新聞配達で旅費を捻出、中学生・中野氏の執念と情熱
中野:さっそく、その市場という部分について話したらいいんですか?
おりぴぴ:好きなことを話していただいて大丈夫です。
中野:好きなこと。ありがとうございます。
おりぴぴ:実はすごい経歴をお持ちの方なんですよ。なので、昔話から(笑)。
中野:昔話、ちょっとしちゃっていいですか?
おりぴぴ:はい! ぜひお願いします。
中野:中学生の頃『ストリートファイター』というものが世の中に出てきた時に、全国大会があるということが発表されました。発売してから40日後に全国大会の決勝があって、それまでに全国のおもちゃ屋さんとかで予選がありました。当時僕は福井県に住んでいて、14ヶ所の予選会場に行って全部優勝して荒らしていました。
東京の両国国技館で全国大会があったんですが、うちは両親が別居していて、私は4人兄弟の末っ子でめちゃくちゃ貧乏だったので、「国技館に行きたい」と母親に言うと、「そんな金あるか!」と「あほか!」と言われまして。ちょっと挫折しかけました。
どうやったら行けるかを考えました。中学生なんでアルバイトはできないんですが、新聞配達はなぜかできたんですよね。新聞配達所に行って「配達させてほしい」「アルバイトさせてほしい」と言ったら「明日から来い」って言われて。
朝早く起きて新聞配達を一生懸命やって、お金を貯めて、夜行バスで東京まで行ったら日本一になっちゃったという経歴が一応あります。
そんな当時からやっているんですけれども、再来年からはeスポーツがオリンピック競技に正式に決定ということで、おそらくまだ(eスポーツを)ご存じでない方も多いと思いますが、これからもっともっとeスポーツはメジャーになってくると思います。
オフライン練習場をもっと増やしたほうがいい
中野:(昔と今の)違いというと、やっぱり先ほど言ったように、今はオンラインが主流になっているんですが、昔はオフラインで、ゲーセンとかで会う人としか対戦ができませんでした。今、ゲームセンターがどんどん減ってきていますが、世界大会など大きな大会は必ずオフラインで行われるので、その環境に慣れるという意味でも、オフラインの練習する場所をもっと増やしていったほうがいいんじゃないかなぁと思っています。
おりぴぴ:そうですね。mittiiiさんはそれこそ選手としてもプレイされていた経歴があるかなと思います。やはりオフラインで練習するのとオンラインではけっこう違ったり、逆に「オフライン練習場欲しいな」とか、そういうところってあったりするんですか。

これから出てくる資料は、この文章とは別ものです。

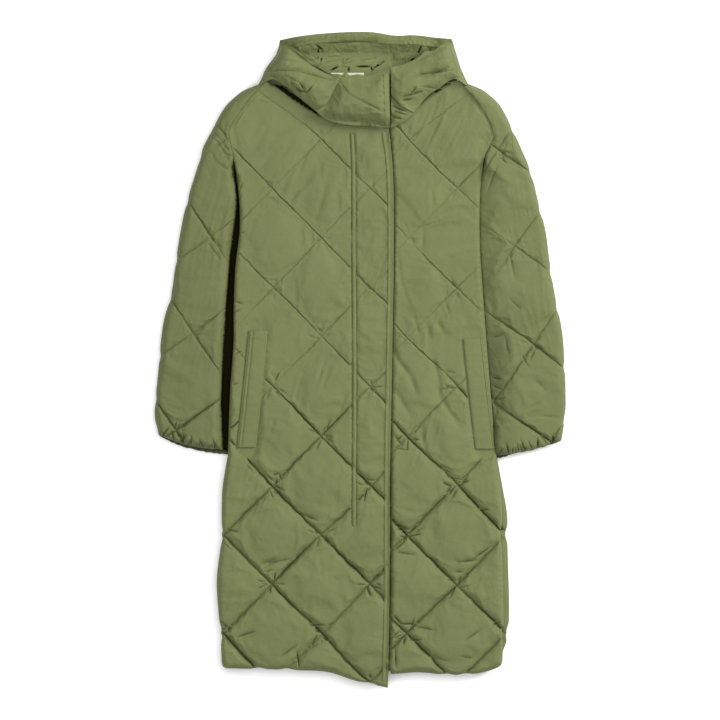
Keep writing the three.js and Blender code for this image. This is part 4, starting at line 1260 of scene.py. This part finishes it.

mittiii:そうですね。オンラインの場合は、自宅という閉じられた空間の中で、ヘッドホンをつけて部屋を暗くし、ゲームに没頭できる環境が整っているので、集中力を極限まで高めて自分のパフォーマンスを最大限に引き出すことができます。
一方で、競技の場となると、実際に会場でヘッドホンをつけてモニターを見て対戦するというところで、集中力がかなり削がれると思います。そうした環境に慣れることはけっこう必要で、僕自身もできるだけオフライン環境に近いかたちでの練習を重ねてきました。
おりぴぴ:高島さんもチームをお持ちということで、やっぱり選手の方にはできるだけオフラインで練習環境を置いてほしいなぁとか(思いますか)。
高島:そうですね。FENNELというeスポーツチームが、日本で初めてゲーミングハウスを設立しました。選手が住む環境と練習する環境を大きく分けて通い制にしてみたいな、いわゆるプロ野球でいうキャンプ場と自宅が違うみたいな構造を、投資してちゃんと作ったのは、やはり僕らの競技成績にもすごく大きく影響があったなぁと思っています。